Et pourtant, trois peuples seulement, les Babyloniens, les Mayas et les Indiens, surent parvenir à cette ultime abstraction, les Chinois ne l’ayant introduite dans leur système que sous l’influence indienne.

Mais ni le zéro babylonien ni le zéro maya ne fut conçu comme un nombre : seul le zéro indien a eu à peu près les mêmes possibilités que celui que nous utilisons aujourd’hui. C’est d’ailleurs lui qui nous a été transmis par les Arabes en même temps que les chiffres portant leur nom, et qui ne sont autres que les chiffres indiens un peu déformés par l’usage, le temps et les voyages.

Cette histoire ne nous est certes connue que de façon fragmentaire, mais elle converge inexorablement ainsi vers ce système de numération que nous utilisons aujourd’hui et qui s’est étendu depuis peu à toute la planète

Messages

  • « Une invention, une découverte ne peut se développer que si elle répond à la demande sociale d’une civilisation, la science fondamentale répondant, elle, à un besoin intériorisé dans la conscience de ses savants. Et en retour, mais en retour seulement, elle transforme ou bouleverse cette civilisation. »
    ce passage sous-entend-t-il que que notre cerveau est capable de comprendre des choses que nous ne prenons pas conscience ? Les intuitions et les idées ne sont-ils issues pas de notre inconscience ?
    Est-ce que ça se passe ainsi dans les révolutions sociales ?

    • Premier élément de réponse. Quand Georges Ifrah écrit « Une invention, une découverte ne peut se développer que si elle répond à la demande sociale d’une civilisation » il souligne un aspect important de l’histoire des techniques et des sciences. Tout idée sortie du cerveau d’un être humain tombe sur un terrain social. Parfois, une invention qui aura du succès à une époque ultérieure n’en n’a aucun la première fois qu’elle voit le jour.

      Deux exemples.

      Le célèbre historien Marc Bloch fait la réflexion suivante sur le moulin à eau : « invention antique le moulin à eau est médiéval à l’époque de sa véritable extension. » La société esclavagiste de l’empire romain n’a pas développé les moulins à eau alors que la société féodale européenne y a été très favorable. Le système esclavagiste romain n’était pas favorable au progrès technique. Par exemple dans la Vie des douzes Césars de l’écrivain antique Suétone on lit (Vie de Vespasien XVIII) : même quand un ingénieur lui promettait de transporter à peu de frais au Capitole d’énormes colonnes, Vespasien lui offrit une somme énorme pour son invention, mais il refusa de l’utiliser, en lui disant : permettez-moi de nourrir le pauvre peuple. Voir d’autres info, dont cette citation par exemple sur http://www.petruccijean.com/Article...

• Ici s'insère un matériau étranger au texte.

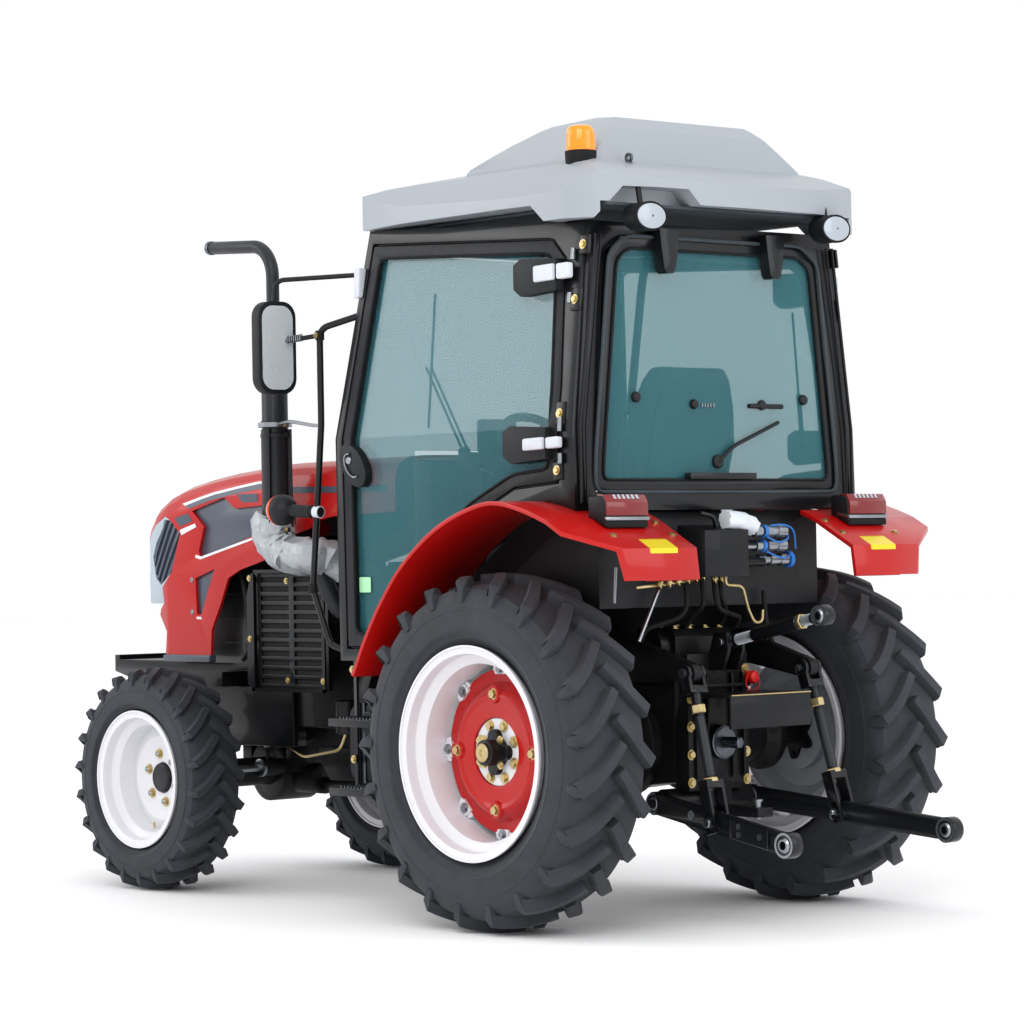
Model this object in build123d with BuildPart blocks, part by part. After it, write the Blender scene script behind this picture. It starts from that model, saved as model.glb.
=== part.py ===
from build123d import *
from math import atan2, cos, hypot, pi, sin, sqrt
import os

# Farm tractor with a cab, four-wheel drive and a rear three-point linkage.
# Millimetres. +X forward, +Y to the driver's left, +Z up, ground at Z = 0.
# Lengths along the tractor are given ahead of the rear axle.

# ---- driving dimensions --------------------------------------------------
WHEELBASE = 2280
REAR_END = -1115          # back of the lower links' ball sockets
FRONT_END = 3115          # front of the weight carrier
REAR_AXLE_X = -(REAR_END + FRONT_END) / 2

REAR_RADIUS = 632         # 13.6-28 tyre, lug tips
REAR_WIDTH = 345
REAR_TRACK = 1480
REAR_RIM_HALF = 166
REAR_BEAD_RADIUS = 358

FRONT_RADIUS = 447        # 9.5-20 tyre, lug tips
FRONT_WIDTH = 245
FRONT_TRACK = 1260
FRONT_RIM_HALF = 115
FRONT_BEAD_RADIUS = 255
KINGPIN_LEFT = 470

GAP = 6                   # between pieces that move past each other

SIDES = (("left", 1), ("right", -1))


# ---- planes and helpers --------------------------------------------------
def side_plane(left=0):
    """Upright plane along the tractor: x ahead of the rear axle, y up, normal to the right."""
    return Plane(origin=(REAR_AXLE_X, left, 0), x_dir=(1, 0, 0), z_dir=(0, -1, 0))


def cross_plane(ahead, left=0, height=0, side=1):
    """Upright plane across the tractor: x outboard on the given side, y up."""
    return Plane(origin=(REAR_AXLE_X + ahead, side * left, height), x_dir=(0, side, 0), z_dir=(side, 0, 0))


def deck_plane(height, ahead=0, left=0):
    """Level plane: x forward, y to the left."""
    return Plane(origin=(REAR_AXLE_X + ahead, left, height))


def cross_axis(ahead, height):
    """Axis across the tractor, to the left."""
    return Axis((REAR_AXLE_X + ahead, 0, height), (0, 1, 0))


def keep(piece, name):
    """Label a finished piece and write it as a node."""
    piece.label = name
    export_step(piece, f"parts/{name}.step")


def outline(points, mode=Mode.ADD):
    """Closed face through the points, inside a sketch."""
    Polygon(*points, align=None, mode=mode)


def rod_between(start, end, radius):
    """Round bar between two points, inside a part."""
    start, end = Vector(*start), Vector(*end)
    with BuildSketch(Plane(origin=start, z_dir=end - start)) as section:
        Circle(radius)
    extrude(section.sketch, amount=(end - start).length)


def tube_along(points, bend, radius):
    """Round tube through the points with rounded corners, inside a part."""
    with BuildLine() as route:
        FilletPolyline(*points, radius=bend)
    with BuildSketch(Plane(origin=route.line @ 0, z_dir=route.line % 0)) as section:
        Circle(radius)
    sweep(section.sketch, path=route.line)


def at(ahead, left, height):
    """Point in the tractor's frame."""
    return (REAR_AXLE_X + ahead, left, height)


os.makedirs("parts", exist_ok=True)


# ---- tyres: a casing of flat panels with the tread's bars fused to it ----
CASING_SIDES = 20
TYRES = (
    # name, ahead, radius, width, half track, rim half width, bead radius, bars a side, bar height, trail, bar width
    ("rear_tyre", 0, REAR_RADIUS, REAR_WIDTH, REAR_TRACK / 2, REAR_RIM_HALF, REAR_BEAD_RADIUS, 21, 36, 168, 48),
    ("front_tyre", WHEELBASE, FRONT_RADIUS, FRONT_WIDTH, FRONT_TRACK / 2, FRONT_RIM_HALF, FRONT_BEAD_RADIUS,
     22, 26, 112, 34),
)


def casing(ahead, left, height, rows):
    """Ring of flat panels about an axle; rows is its closed section, outboard and radius."""
    rings = []
    for k in range(CASING_SIDES):
        turn = 2 * pi * k / CASING_SIDES
        rings.append([Vector(*at(ahead + radius * sin(turn), left + across, height + radius * cos(turn)))
                      for across, radius in rows])
    panels = [Face(Wire.make_polygon([rings[k - 1][i - 1], rings[k - 1][i], rings[k][i], rings[k][i - 1]]))
              for k in range(CASING_SIDES) for i in range(len(rows))]
    return Solid(Shell(panels))


for tyre_name, ahead, radius, width, left, rim_half, bead, bars, bar, trail, bar_width in TYRES:
    half, crown = width / 2, radius - bar
    wall = crown - bead
    swell = 1 / cos(pi / CASING_SIDES)
    rows = [(x, r * swell) for x, r in (
        (half - 30, bead + 0.55 * wall), (rim_half - 50, bead + 2), (rim_half - 20, bead + 2),
        (half, bead + 0.5 * wall), (0.9 * half, crown))]
    rows += [(-x, r) for x, r in reversed(rows)]
    # each bar runs out from the tread's middle to the shoulder and trails as it goes
    inner, outer = 0, 0.95 * half
    size = hypot(outer - inner, trail)
    aside, along = bar_width / 2 * trail / size, bar_width / 2 * (outer - inner) / size
    wide = bar_width / 2 * size / (outer - inner)
    bar_plan = ((inner - aside, along - trail / 2), (inner + aside, -along - trail / 2),
                (outer, trail / 2 - wide), (outer, trail / 2 + wide))
    tip = trail / 2 + wide
    bar_top = sqrt(radius ** 2 - tip ** 2)
    for side_name, side in SIDES:
        axle = Vector(*at(ahead, side * left, radius))
        with BuildPart() as tyre:
            add(casing(ahead, side * left, radius, rows))
            for hand in (1, -1):
                facings = []
                for k in range(bars):
                    turn = pi + atan2(tip, bar_top) + 2 * pi * (k + (0 if hand * side > 0 else 0.5)) / bars
                    out = Vector(sin(turn), 0, cos(turn))
                    facings.append(Plane(origin=axle + out * bar_top, x_dir=(0, hand, 0), z_dir=out))
                with BuildSketch(*facings):
                    outline([(x, hand * y) for x, y in bar_plan])
                extrude(amount=-(bar_top - crown + 0.36 * wall))
        keep(tyre.part, f"{tyre_name}_{side_name}")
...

      De même on sait l’impact révolutionnaire qu’eut l’ouvrage de Copernic « Sur les révolutions des orbes célestes » paru en 1653. Copernic présente un système solaire dont le centre est le soleil. Pourtant ce système avait été proposé près de 2000 auparavant par cf Aristarque de Samos ... sans succés.

    • Deuxième élément de réponse : il est évident que les processus inconscients jouent en sciences, comme à chaque fois que le cerveau analyse.

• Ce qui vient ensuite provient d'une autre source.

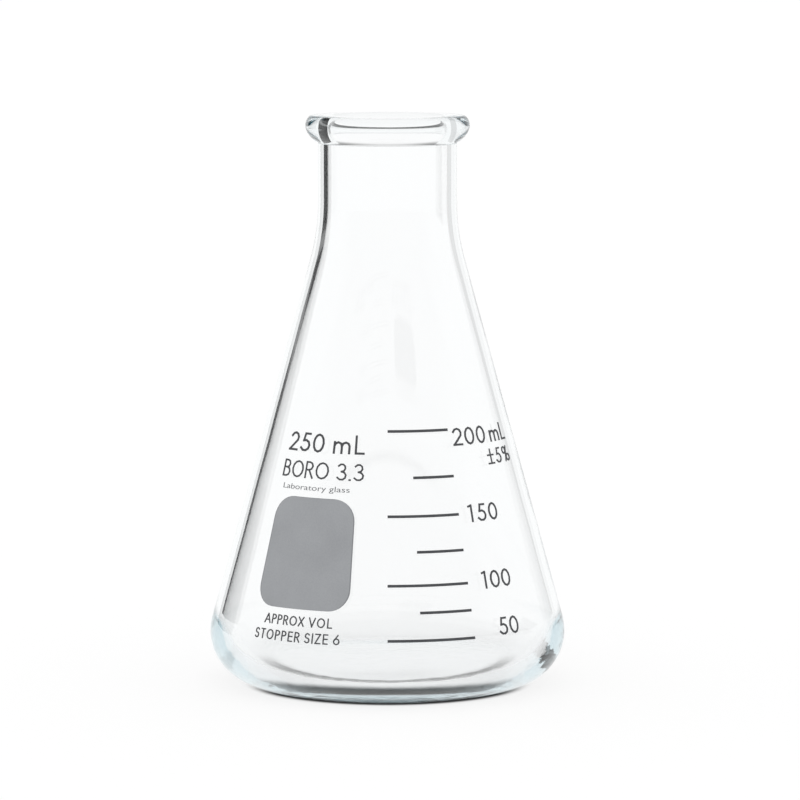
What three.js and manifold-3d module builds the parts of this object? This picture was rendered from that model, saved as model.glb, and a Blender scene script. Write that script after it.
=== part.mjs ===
// A 250 mL narrow-mouth Erlenmeyer flask of borosilicate glass with fired-on enamel marks.
// Millimetres, +Z up, origin at the centre of the foot. Azimuths start at -Y, the marked front,
// and grow towards +X.
import * as THREE from "three";
import { mergeVertices } from "three/addons/utils/BufferGeometryUtils.js";
import Module from "manifold-3d";

const wasm = await Module();
wasm.setup();
const rad = THREE.MathUtils.degToRad;

// The glass.
const bodyDiameter = 82;
const height = 131;
const neckDiameter = 31.9;
const neckLength = 19.5; // from the end of the shoulder's sweep to the top of the bead
const wall = 2.2;
const heelRadius = 12; // outside, between the foot and the cone
const innerHeelRadius = 9.8;
const shoulderRadius = 51.5; // the hollow sweep between the cone and the neck
const baseThickness = 3.8;
const pushUp = 1.2; // how far the middle of the base stands off the table
const footWidth = 3; // the flat ring that the flask stands on
const beadDiameter = 37.7;
const beadHeight = 6.3;
const beadCrown = 2.5; // from the top of the bead down to its widest place
const beadCorner = 1.6; // how far the rounded corner reaches in from the widest place
const mouthFlare = 1.3; // how far the lip opens out past the bore of the neck
const mouthFlareDepth = 2.4;
const turns = 64; // facets round the glass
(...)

      En mathématiques on dit que des résultats très profonds passent par 3 phases : 1) impossible à démontrer 2) démontrable 3) très facile à démontrer, évident.

      C’est parce que pendant une longue période, un résultat n’est même pas envisageable. Dès qu’il devient envisagaeble, on s’aperçoit qu’il est simple.

      Par exemple un des résultats les plus profonds au XIXè siècle en mathématiques est que certains infinis sont plus infinis que d’autres, comme Coluche disait qu’on est tous égaux, mais que certains sont plus égaux que d’autres. C’est Cantor qui a obtenu ce résultat, il fut traité de fou. Il démontra que l’infini obtenu en comptant sans s’arrêter (1, 2, 3 etc) est plus petit que l’infinité des points d’un segment de droite. Raymond Smullyan dans son livre « Set Theory and the continuum problem » (Théorie des ensembles et problème du continu) commente : pendant 12 ans Cantor a essayé de démontrer que tous les infinis sont égaux, la treizième année il a démontré que ce n’était pas le cas.

      Aujourd’hui la preuve de Cantor est accessible à un lycéen ou à tous ceux qui aiment lire des ouvrage de vulgarisation mathématique. Il a fallu des siècles de sciences pour que l’humanité ose se poser ce problème des différents infinis, 13 ans à un des génies du XIXè siècle pour le résoudre, quelques minutes pour le comprendre aujourd’hui, cela montre que la difficulté n’est pas technique, mais réside dans le fait d’oser se poser certaines questions. Un blocage inconscient a bloqué le progrès des mathématiques.